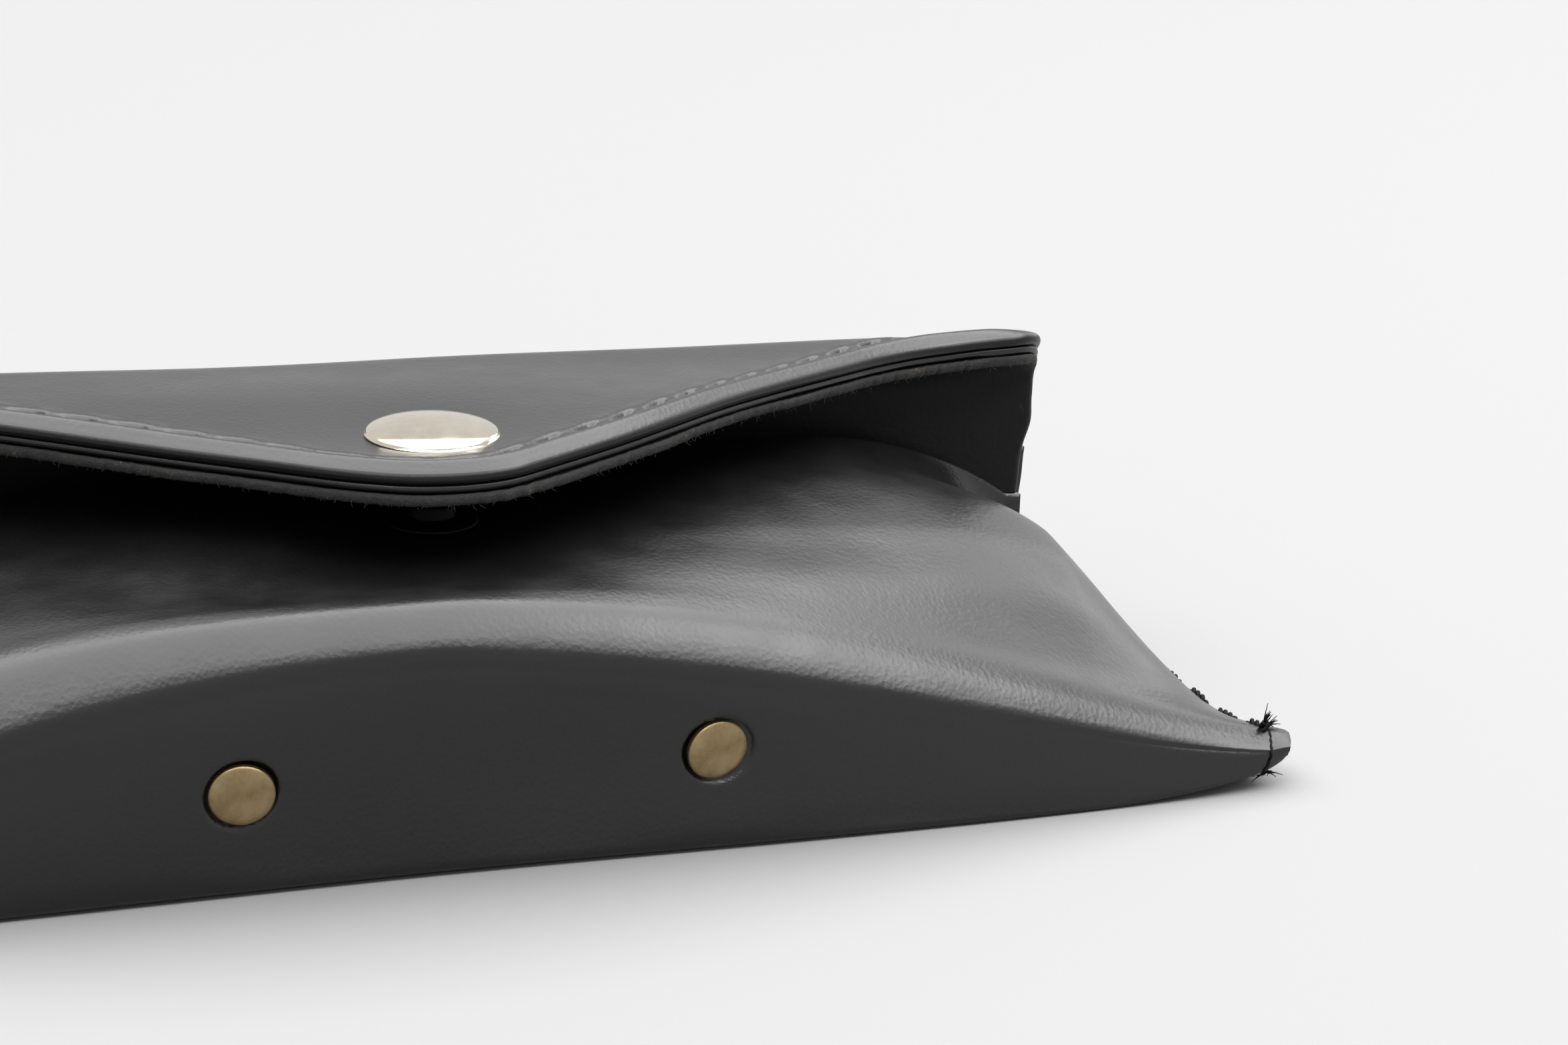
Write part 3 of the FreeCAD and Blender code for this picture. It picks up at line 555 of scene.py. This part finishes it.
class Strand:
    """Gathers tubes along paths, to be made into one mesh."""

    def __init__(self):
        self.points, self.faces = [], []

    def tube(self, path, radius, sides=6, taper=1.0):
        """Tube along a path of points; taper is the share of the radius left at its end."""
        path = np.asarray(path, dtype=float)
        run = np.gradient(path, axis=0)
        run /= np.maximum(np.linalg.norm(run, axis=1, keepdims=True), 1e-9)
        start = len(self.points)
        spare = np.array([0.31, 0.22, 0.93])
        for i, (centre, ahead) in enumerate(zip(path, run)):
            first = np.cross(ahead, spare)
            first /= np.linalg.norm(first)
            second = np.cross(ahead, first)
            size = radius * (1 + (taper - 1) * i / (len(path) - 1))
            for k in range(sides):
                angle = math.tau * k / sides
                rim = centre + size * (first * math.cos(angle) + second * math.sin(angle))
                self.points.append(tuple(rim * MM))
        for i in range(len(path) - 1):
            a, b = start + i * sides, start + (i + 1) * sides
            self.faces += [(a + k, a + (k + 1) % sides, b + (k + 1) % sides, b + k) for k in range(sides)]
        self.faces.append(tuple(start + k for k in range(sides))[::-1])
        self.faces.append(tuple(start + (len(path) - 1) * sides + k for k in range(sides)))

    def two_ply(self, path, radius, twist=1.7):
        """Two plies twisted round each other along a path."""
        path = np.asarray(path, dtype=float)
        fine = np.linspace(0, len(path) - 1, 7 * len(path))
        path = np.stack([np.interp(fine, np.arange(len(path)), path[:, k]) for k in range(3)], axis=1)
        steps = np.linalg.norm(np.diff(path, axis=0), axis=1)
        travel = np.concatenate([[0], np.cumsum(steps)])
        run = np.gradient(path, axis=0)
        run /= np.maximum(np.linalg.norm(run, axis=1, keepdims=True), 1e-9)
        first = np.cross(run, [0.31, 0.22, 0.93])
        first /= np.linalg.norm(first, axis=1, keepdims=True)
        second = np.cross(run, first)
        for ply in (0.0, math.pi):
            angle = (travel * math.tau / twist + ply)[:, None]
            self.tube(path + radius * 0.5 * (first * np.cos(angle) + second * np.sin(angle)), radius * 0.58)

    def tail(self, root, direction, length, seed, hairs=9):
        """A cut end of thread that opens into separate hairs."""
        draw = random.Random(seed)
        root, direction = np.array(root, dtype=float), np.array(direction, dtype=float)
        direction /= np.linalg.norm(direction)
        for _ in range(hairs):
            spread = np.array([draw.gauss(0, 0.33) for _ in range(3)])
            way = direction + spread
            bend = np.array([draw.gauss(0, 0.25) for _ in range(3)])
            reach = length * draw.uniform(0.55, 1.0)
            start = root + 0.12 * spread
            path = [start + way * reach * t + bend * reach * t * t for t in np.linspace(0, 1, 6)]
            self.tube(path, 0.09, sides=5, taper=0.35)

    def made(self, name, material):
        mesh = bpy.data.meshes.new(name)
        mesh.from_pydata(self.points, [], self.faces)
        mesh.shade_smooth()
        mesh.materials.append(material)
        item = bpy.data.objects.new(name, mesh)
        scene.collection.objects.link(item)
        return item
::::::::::
SET TASK —
Each line of the listing should be copied exactly.

COMPLETED TASK —
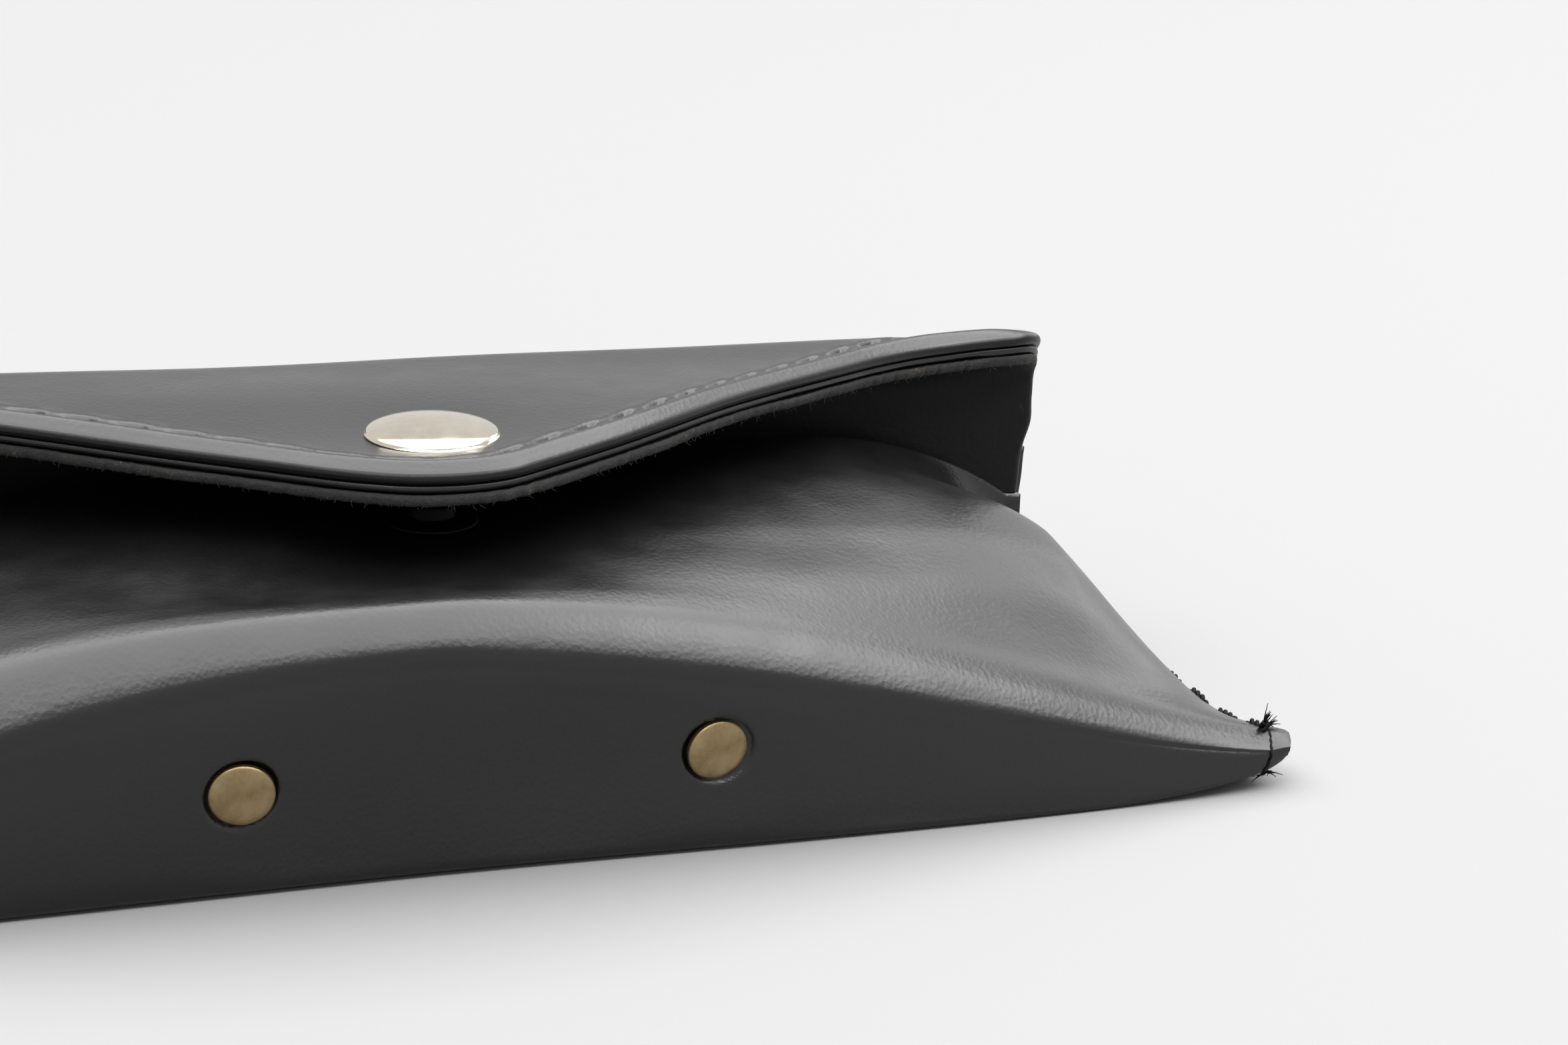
Write part 3 of the FreeCAD and Blender code for this picture. It picks up at line 555 of scene.py. This part finishes it.
class Strand:
    """Gathers tubes along paths, to be made into one mesh."""

    def __init__(self):
        self.points, self.faces = [], []

    def tube(self, path, radius, sides=6, taper=1.0):
        """Tube along a path of points; taper is the share of the radius left at its end."""
        path = np.asarray(path, dtype=float)
        run = np.gradient(path, axis=0)
        run /= np.maximum(np.linalg.norm(run, axis=1, keepdims=True), 1e-9)
        start = len(self.points)
        spare = np.array([0.31, 0.22, 0.93])
        for i, (centre, ahead) in enumerate(zip(path, run)):
            first = np.cross(ahead, spare)
            first /= np.linalg.norm(first)
            second = np.cross(ahead, first)
            size = radius * (1 + (taper - 1) * i / (len(path) - 1))
            for k in range(sides):
                angle = math.tau * k / sides
                rim = centre + size * (first * math.cos(angle) + second * math.sin(angle))
                self.points.append(tuple(rim * MM))
        for i in range(len(path) - 1):
            a, b = start + i * sides, start + (i + 1) * sides
            self.faces += [(a + k, a + (k + 1) % sides, b + (k + 1) % sides, b + k) for k in range(sides)]
        self.faces.append(tuple(start + k for k in range(sides))[::-1])
        self.faces.append(tuple(start + (len(path) - 1) * sides + k for k in range(sides)))

    def two_ply(self, path, radius, twist=1.7):
        """Two plies twisted round each other along a path."""
        path = np.asarray(path, dtype=float)
        fine = np.linspace(0, len(path) - 1, 7 * len(path))
        path = np.stack([np.interp(fine, np.arange(len(path)), path[:, k]) for k in range(3)], axis=1)
        steps = np.linalg.norm(np.diff(path, axis=0), axis=1)
        travel = np.concatenate([[0], np.cumsum(steps)])
        run = np.gradient(path, axis=0)
        run /= np.maximum(np.linalg.norm(run, axis=1, keepdims=True), 1e-9)
        first = np.cross(run, [0.31, 0.22, 0.93])
        first /= np.linalg.norm(first, axis=1, keepdims=True)
        second = np.cross(run, first)
        for ply in (0.0, math.pi):
            angle = (travel * math.tau / twist + ply)[:, None]
            self.tube(path + radius * 0.5 * (first * np.cos(angle) + second * np.sin(angle)), radius * 0.58)

    def tail(self, root, direction, length, seed, hairs=9):
        """A cut end of thread that opens into separate hairs."""
        draw = random.Random(seed)
        root, direction = np.array(root, dtype=float), np.array(direction, dtype=float)
        direction /= np.linalg.norm(direction)
        for _ in range(hairs):
            spread = np.array([draw.gauss(0, 0.33) for _ in range(3)])
            way = direction + spread
            bend = np.array([draw.gauss(0, 0.25) for _ in range(3)])
            reach = length * draw.uniform(0.55, 1.0)
            start = root + 0.12 * spread
            path = [start + way * reach * t + bend * reach * t * t for t in np.linspace(0, 1, 6)]
            self.tube(path, 0.09, sides=5, taper=0.35)

    def made(self, name, material):
        mesh = bpy.data.meshes.new(name)
        mesh.from_pydata(self.points, [], self.faces)
        mesh.shade_smooth()
        mesh.materials.append(material)
        item = bpy.data.objects.new(name, mesh)
        scene.collection.objects.link(item)
        return item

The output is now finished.